Write out all of the entries exactly as given.

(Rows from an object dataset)
>> START

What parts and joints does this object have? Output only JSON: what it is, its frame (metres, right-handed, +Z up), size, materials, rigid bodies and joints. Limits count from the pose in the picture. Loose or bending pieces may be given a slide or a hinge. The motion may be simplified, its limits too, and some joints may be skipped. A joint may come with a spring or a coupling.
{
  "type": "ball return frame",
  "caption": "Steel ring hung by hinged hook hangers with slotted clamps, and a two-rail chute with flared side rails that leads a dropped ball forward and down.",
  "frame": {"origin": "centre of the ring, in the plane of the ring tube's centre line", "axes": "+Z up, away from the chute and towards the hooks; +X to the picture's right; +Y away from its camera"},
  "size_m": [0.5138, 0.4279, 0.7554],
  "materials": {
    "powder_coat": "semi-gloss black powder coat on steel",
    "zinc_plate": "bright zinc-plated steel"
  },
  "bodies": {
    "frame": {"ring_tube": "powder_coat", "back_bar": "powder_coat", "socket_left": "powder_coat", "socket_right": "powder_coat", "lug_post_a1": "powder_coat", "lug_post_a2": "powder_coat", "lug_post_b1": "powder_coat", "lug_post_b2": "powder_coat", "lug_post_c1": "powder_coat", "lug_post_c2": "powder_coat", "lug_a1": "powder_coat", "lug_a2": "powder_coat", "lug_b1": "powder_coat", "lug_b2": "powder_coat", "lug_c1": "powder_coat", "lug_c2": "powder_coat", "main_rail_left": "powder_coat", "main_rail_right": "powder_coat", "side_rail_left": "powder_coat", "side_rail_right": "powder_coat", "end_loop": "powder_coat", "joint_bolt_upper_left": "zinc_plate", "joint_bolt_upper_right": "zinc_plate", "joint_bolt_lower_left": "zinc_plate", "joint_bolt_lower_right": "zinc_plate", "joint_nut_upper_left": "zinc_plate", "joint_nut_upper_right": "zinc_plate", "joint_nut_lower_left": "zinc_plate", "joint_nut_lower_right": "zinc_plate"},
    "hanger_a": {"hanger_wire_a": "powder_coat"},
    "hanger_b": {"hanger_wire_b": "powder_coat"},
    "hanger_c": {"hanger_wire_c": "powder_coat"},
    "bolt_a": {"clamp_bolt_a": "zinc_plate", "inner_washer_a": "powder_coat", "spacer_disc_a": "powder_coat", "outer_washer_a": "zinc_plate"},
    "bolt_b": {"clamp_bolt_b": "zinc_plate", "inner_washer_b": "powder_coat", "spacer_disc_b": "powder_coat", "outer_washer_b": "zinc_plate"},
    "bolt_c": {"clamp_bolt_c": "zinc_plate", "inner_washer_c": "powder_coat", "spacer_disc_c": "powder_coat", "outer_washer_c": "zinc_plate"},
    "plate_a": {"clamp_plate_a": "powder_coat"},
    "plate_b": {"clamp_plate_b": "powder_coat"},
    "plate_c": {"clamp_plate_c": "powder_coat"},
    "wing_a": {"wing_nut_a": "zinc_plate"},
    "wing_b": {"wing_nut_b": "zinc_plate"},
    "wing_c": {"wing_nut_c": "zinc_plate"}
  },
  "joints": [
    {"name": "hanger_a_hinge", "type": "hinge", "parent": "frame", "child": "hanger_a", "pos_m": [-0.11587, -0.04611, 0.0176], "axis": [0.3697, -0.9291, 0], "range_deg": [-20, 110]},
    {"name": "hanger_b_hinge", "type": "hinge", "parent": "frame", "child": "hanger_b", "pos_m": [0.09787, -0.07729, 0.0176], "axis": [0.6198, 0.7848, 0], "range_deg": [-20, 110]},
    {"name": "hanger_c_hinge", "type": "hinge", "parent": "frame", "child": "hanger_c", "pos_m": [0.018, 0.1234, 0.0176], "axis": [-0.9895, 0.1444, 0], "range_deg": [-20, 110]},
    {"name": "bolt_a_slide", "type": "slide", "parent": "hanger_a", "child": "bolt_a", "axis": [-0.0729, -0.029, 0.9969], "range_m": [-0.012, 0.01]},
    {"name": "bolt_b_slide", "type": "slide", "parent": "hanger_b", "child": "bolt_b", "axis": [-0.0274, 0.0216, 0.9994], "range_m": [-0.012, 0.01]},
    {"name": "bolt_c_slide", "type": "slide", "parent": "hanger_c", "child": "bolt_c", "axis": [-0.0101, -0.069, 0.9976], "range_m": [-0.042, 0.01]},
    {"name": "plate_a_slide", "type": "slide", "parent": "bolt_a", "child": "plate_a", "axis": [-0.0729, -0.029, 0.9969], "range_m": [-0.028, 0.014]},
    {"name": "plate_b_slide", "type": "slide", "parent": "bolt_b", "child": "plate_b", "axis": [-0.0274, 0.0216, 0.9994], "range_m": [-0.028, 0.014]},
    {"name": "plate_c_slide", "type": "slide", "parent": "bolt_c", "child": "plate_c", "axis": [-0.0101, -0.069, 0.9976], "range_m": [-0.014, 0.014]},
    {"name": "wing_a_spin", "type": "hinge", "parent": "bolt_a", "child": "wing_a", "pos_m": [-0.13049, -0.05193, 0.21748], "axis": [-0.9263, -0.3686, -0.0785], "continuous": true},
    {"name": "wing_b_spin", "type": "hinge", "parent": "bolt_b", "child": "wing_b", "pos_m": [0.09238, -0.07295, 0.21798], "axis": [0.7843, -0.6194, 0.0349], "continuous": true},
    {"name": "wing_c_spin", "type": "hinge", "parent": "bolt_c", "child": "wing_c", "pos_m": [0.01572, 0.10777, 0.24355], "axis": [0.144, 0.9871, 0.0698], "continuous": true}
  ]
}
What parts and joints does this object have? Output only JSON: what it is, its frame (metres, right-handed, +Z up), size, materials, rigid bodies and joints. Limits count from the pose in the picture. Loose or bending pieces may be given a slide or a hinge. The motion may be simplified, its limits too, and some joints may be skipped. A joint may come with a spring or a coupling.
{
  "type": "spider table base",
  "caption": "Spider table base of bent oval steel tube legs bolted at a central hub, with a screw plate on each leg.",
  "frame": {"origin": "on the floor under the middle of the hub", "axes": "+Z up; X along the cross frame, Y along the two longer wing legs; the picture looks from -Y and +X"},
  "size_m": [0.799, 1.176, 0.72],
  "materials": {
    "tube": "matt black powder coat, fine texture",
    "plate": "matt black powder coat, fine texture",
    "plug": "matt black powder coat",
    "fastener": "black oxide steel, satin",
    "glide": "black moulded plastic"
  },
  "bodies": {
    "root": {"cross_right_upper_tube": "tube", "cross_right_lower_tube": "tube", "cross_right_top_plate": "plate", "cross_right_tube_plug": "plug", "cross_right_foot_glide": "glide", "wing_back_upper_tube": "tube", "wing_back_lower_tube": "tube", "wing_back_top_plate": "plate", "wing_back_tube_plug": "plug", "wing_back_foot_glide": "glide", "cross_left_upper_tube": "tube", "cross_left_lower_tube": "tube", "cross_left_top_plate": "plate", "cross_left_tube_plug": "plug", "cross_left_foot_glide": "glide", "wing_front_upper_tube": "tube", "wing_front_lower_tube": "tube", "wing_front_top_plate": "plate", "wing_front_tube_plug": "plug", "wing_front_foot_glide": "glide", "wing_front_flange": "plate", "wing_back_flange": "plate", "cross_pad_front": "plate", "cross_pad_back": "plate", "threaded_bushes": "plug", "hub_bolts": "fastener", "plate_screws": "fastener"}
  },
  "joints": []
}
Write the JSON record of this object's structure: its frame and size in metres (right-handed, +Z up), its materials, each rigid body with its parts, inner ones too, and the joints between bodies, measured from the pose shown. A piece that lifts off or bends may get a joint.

>> END

(RIGHT ANSWER)
What parts and joints does this object have? Output only JSON: what it is, its frame (metres, right-handed, +Z up), size, materials, rigid bodies and joints. Limits count from the pose in the picture. Loose or bending pieces may be given a slide or a hinge. The motion may be simplified, its limits too, and some joints may be skipped. A joint may come with a spring or a coupling.
{
  "type": "ball return frame",
  "caption": "Steel ring hung by hinged hook hangers with slotted clamps, and a two-rail chute with flared side rails that leads a dropped ball forward and down.",
  "frame": {"origin": "centre of the ring, in the plane of the ring tube's centre line", "axes": "+Z up, away from the chute and towards the hooks; +X to the picture's right; +Y away from its camera"},
  "size_m": [0.5138, 0.4279, 0.7554],
  "materials": {
    "powder_coat": "semi-gloss black powder coat on steel",
    "zinc_plate": "bright zinc-plated steel"
  },
  "bodies": {
    "frame": {"ring_tube": "powder_coat", "back_bar": "powder_coat", "socket_left": "powder_coat", "socket_right": "powder_coat", "lug_post_a1": "powder_coat", "lug_post_a2": "powder_coat", "lug_post_b1": "powder_coat", "lug_post_b2": "powder_coat", "lug_post_c1": "powder_coat", "lug_post_c2": "powder_coat", "lug_a1": "powder_coat", "lug_a2": "powder_coat", "lug_b1": "powder_coat", "lug_b2": "powder_coat", "lug_c1": "powder_coat", "lug_c2": "powder_coat", "main_rail_left": "powder_coat", "main_rail_right": "powder_coat", "side_rail_left": "powder_coat", "side_rail_right": "powder_coat", "end_loop": "powder_coat", "joint_bolt_upper_left": "zinc_plate", "joint_bolt_upper_right": "zinc_plate", "joint_bolt_lower_left": "zinc_plate", "joint_bolt_lower_right": "zinc_plate", "joint_nut_upper_left": "zinc_plate", "joint_nut_upper_right": "zinc_plate", "joint_nut_lower_left": "zinc_plate", "joint_nut_lower_right": "zinc_plate"},
    "hanger_a": {"hanger_wire_a": "powder_coat"},
    "hanger_b": {"hanger_wire_b": "powder_coat"},
    "hanger_c": {"hanger_wire_c": "powder_coat"},
    "bolt_a": {"clamp_bolt_a": "zinc_plate", "inner_washer_a": "powder_coat", "spacer_disc_a": "powder_coat", "outer_washer_a": "zinc_plate"},
    "bolt_b": {"clamp_bolt_b": "zinc_plate", "inner_washer_b": "powder_coat", "spacer_disc_b": "powder_coat", "outer_washer_b": "zinc_plate"},
    "bolt_c": {"clamp_bolt_c": "zinc_plate", "inner_washer_c": "powder_coat", "spacer_disc_c": "powder_coat", "outer_washer_c": "zinc_plate"},
    "plate_a": {"clamp_plate_a": "powder_coat"},
    "plate_b": {"clamp_plate_b": "powder_coat"},
    "plate_c": {"clamp_plate_c": "powder_coat"},
    "wing_a": {"wing_nut_a": "zinc_plate"},
    "wing_b": {"wing_nut_b": "zinc_plate"},
    "wing_c": {"wing_nut_c": "zinc_plate"}
  },
  "joints": [
    {"name": "hanger_a_hinge", "type": "hinge", "parent": "frame", "child": "hanger_a", "pos_m": [-0.11587, -0.04611, 0.0176], "axis": [0.3697, -0.9291, 0], "range_deg": [-20, 110]},
    {"name": "hanger_b_hinge", "type": "hinge", "parent": "frame", "child": "hanger_b", "pos_m": [0.09787, -0.07729, 0.0176], "axis": [0.6198, 0.7848, 0], "range_deg": [-20, 110]},
    {"name": "hanger_c_hinge", "type": "hinge", "parent": "frame", "child": "hanger_c", "pos_m": [0.018, 0.1234, 0.0176], "axis": [-0.9895, 0.1444, 0], "range_deg": [-20, 110]},
    {"name": "bolt_a_slide", "type": "slide", "parent": "hanger_a", "child": "bolt_a", "axis": [-0.0729, -0.029, 0.9969], "range_m": [-0.012, 0.01]},
    {"name": "bolt_b_slide", "type": "slide", "parent": "hanger_b", "child": "bolt_b", "axis": [-0.0274, 0.0216, 0.9994], "range_m": [-0.012, 0.01]},
    {"name": "bolt_c_slide", "type": "slide", "parent": "hanger_c", "child": "bolt_c", "axis": [-0.0101, -0.069, 0.9976], "range_m": [-0.042, 0.01]},
    {"name": "plate_a_slide", "type": "slide", "parent": "bolt_a", "child": "plate_a", "axis": [-0.0729, -0.029, 0.9969], "range_m": [-0.028, 0.014]},
    {"name": "plate_b_slide", "type": "slide", "parent": "bolt_b", "child": "plate_b", "axis": [-0.0274, 0.0216, 0.9994], "range_m": [-0.028, 0.014]},
    {"name": "plate_c_slide", "type": "slide", "parent": "bolt_c", "child": "plate_c", "axis": [-0.0101, -0.069, 0.9976], "range_m": [-0.014, 0.014]},
    {"name": "wing_a_spin", "type": "hinge", "parent": "bolt_a", "child": "wing_a", "pos_m": [-0.13049, -0.05193, 0.21748], "axis": [-0.9263, -0.3686, -0.0785], "continuous": true},
    {"name": "wing_b_spin", "type": "hinge", "parent": "bolt_b", "child": "wing_b", "pos_m": [0.09238, -0.07295, 0.21798], "axis": [0.7843, -0.6194, 0.0349], "continuous": true},
    {"name": "wing_c_spin", "type": "hinge", "parent": "bolt_c", "child": "wing_c", "pos_m": [0.01572, 0.10777, 0.24355], "axis": [0.144, 0.9871, 0.0698], "continuous": true}
  ]
}
What parts and joints does this object have? Output only JSON: what it is, its frame (metres, right-handed, +Z up), size, materials, rigid bodies and joints. Limits count from the pose in the picture. Loose or bending pieces may be given a slide or a hinge. The motion may be simplified, its limits too, and some joints may be skipped. A joint may come with a spring or a coupling.
{
  "type": "spider table base",
  "caption": "Spider table base of bent oval steel tube legs bolted at a central hub, with a screw plate on each leg.",
  "frame": {"origin": "on the floor under the middle of the hub", "axes": "+Z up; X along the cross frame, Y along the two longer wing legs; the picture looks from -Y and +X"},
  "size_m": [0.799, 1.176, 0.72],
  "materials": {
    "tube": "matt black powder coat, fine texture",
    "plate": "matt black powder coat, fine texture",
    "plug": "matt black powder coat",
    "fastener": "black oxide steel, satin",
    "glide": "black moulded plastic"
  },
  "bodies": {
    "root": {"cross_right_upper_tube": "tube", "cross_right_lower_tube": "tube", "cross_right_top_plate": "plate", "cross_right_tube_plug": "plug", "cross_right_foot_glide": "glide", "wing_back_upper_tube": "tube", "wing_back_lower_tube": "tube", "wing_back_top_plate": "plate", "wing_back_tube_plug": "plug", "wing_back_foot_glide": "glide", "cross_left_upper_tube": "tube", "cross_left_lower_tube": "tube", "cross_left_top_plate": "plate", "cross_left_tube_plug": "plug", "cross_left_foot_glide": "glide", "wing_front_upper_tube": "tube", "wing_front_lower_tube": "tube", "wing_front_top_plate": "plate", "wing_front_tube_plug": "plug", "wing_front_foot_glide": "glide", "wing_front_flange": "plate", "wing_back_flange": "plate", "cross_pad_front": "plate", "cross_pad_back": "plate", "threaded_bushes": "plug", "hub_bolts": "fastener", "plate_screws": "fastener"}
  },
  "joints": []
}
Write the JSON record of this object's structure: its frame and size in metres (right-handed, +Z up), its materials, each rigid body with its parts, inner ones too, and the joints between bodies, measured from the pose shown. A piece that lifts off or bends may get a joint.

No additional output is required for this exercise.